**AIM:** Can you output the records below exactly as they are written?

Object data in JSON

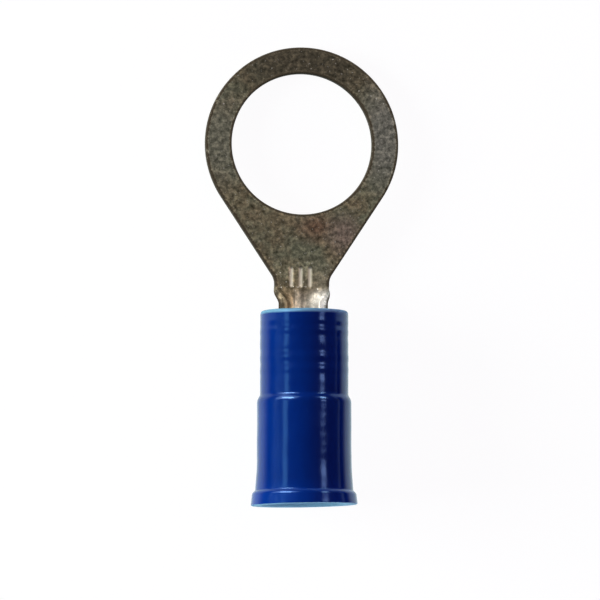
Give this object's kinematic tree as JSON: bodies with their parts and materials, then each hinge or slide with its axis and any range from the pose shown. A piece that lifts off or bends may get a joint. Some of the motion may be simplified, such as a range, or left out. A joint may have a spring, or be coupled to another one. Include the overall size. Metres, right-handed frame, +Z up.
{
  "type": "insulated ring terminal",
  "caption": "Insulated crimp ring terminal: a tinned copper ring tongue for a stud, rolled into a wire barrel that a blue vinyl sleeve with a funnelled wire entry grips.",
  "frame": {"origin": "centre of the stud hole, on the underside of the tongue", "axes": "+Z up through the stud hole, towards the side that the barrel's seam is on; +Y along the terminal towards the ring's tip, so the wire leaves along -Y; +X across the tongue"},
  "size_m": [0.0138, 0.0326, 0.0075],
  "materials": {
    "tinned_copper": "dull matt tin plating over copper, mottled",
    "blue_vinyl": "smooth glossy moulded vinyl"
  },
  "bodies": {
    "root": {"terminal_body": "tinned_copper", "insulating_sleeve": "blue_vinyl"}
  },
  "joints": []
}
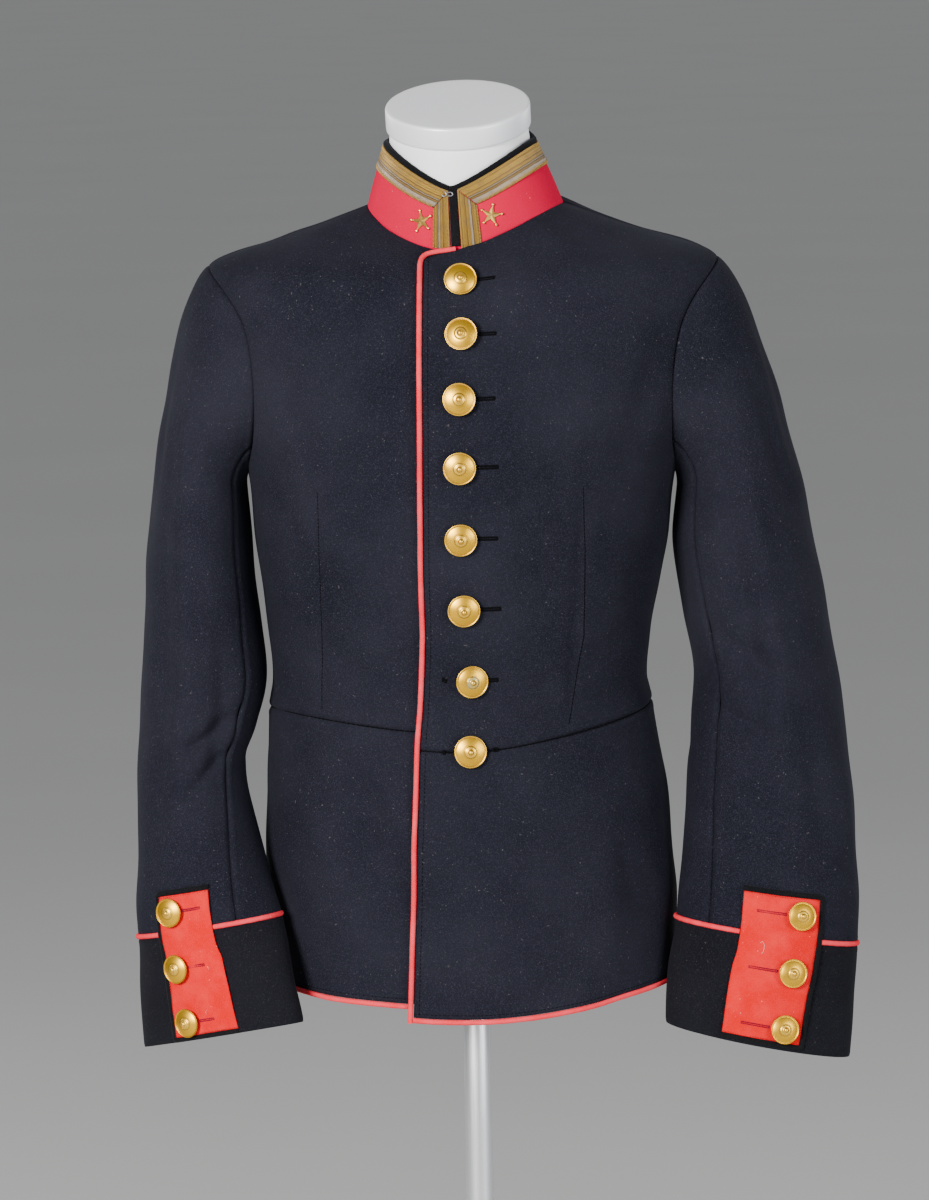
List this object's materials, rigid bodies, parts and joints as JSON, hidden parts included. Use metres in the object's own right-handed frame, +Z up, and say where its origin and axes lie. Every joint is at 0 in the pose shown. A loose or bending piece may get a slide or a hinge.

**EXERCISE RESPONSE:**
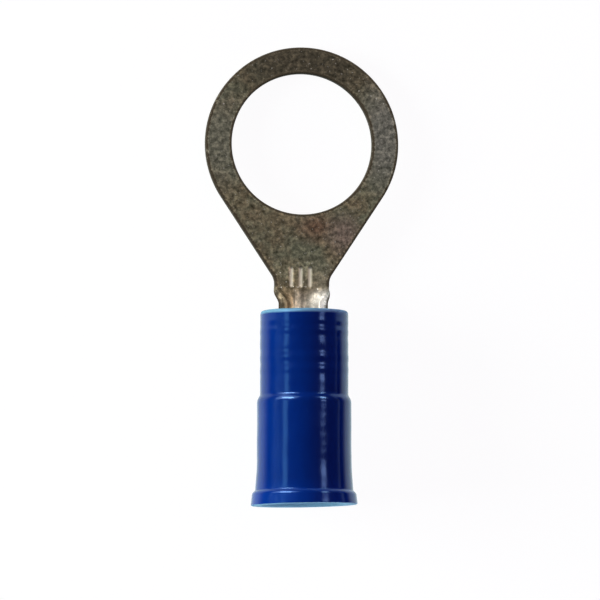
Give this object's kinematic tree as JSON: bodies with their parts and materials, then each hinge or slide with its axis and any range from the pose shown. A piece that lifts off or bends may get a joint. Some of the motion may be simplified, such as a range, or left out. A joint may have a spring, or be coupled to another one. Include the overall size. Metres, right-handed frame, +Z up.
{
  "type": "insulated ring terminal",
  "caption": "Insulated crimp ring terminal: a tinned copper ring tongue for a stud, rolled into a wire barrel that a blue vinyl sleeve with a funnelled wire entry grips.",
  "frame": {"origin": "centre of the stud hole, on the underside of the tongue", "axes": "+Z up through the stud hole, towards the side that the barrel's seam is on; +Y along the terminal towards the ring's tip, so the wire leaves along -Y; +X across the tongue"},
  "size_m": [0.0138, 0.0326, 0.0075],
  "materials": {
    "tinned_copper": "dull matt tin plating over copper, mottled",
    "blue_vinyl": "smooth glossy moulded vinyl"
  },
  "bodies": {
    "root": {"terminal_body": "tinned_copper", "insulating_sleeve": "blue_vinyl"}
  },
  "joints": []
}
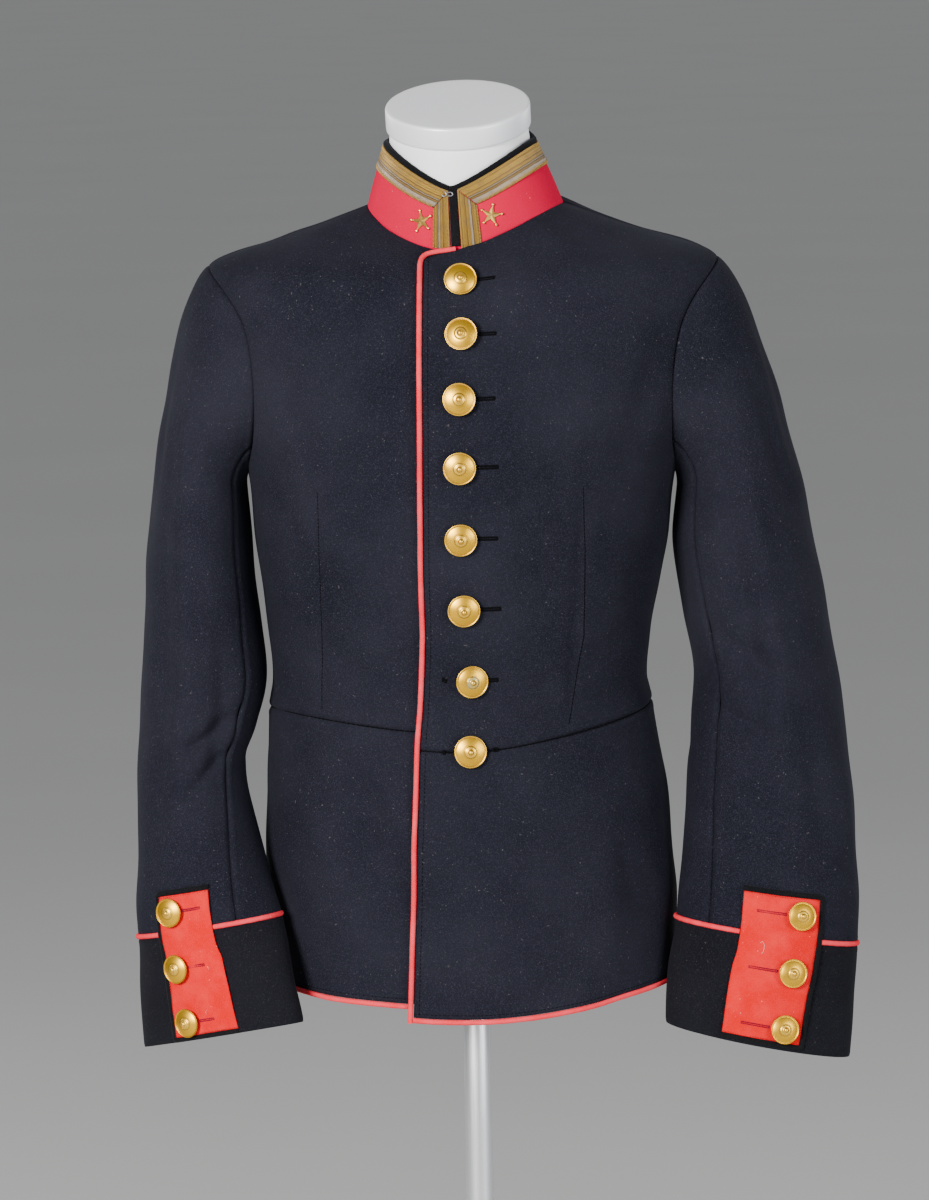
List this object's materials, rigid bodies, parts and joints as JSON, hidden parts included. Use metres in the object's own right-handed frame, +Z up, and say where its origin and axes lie. Every joint is at 0 in the pose shown. A loose or bending piece may get a slide or a hinge.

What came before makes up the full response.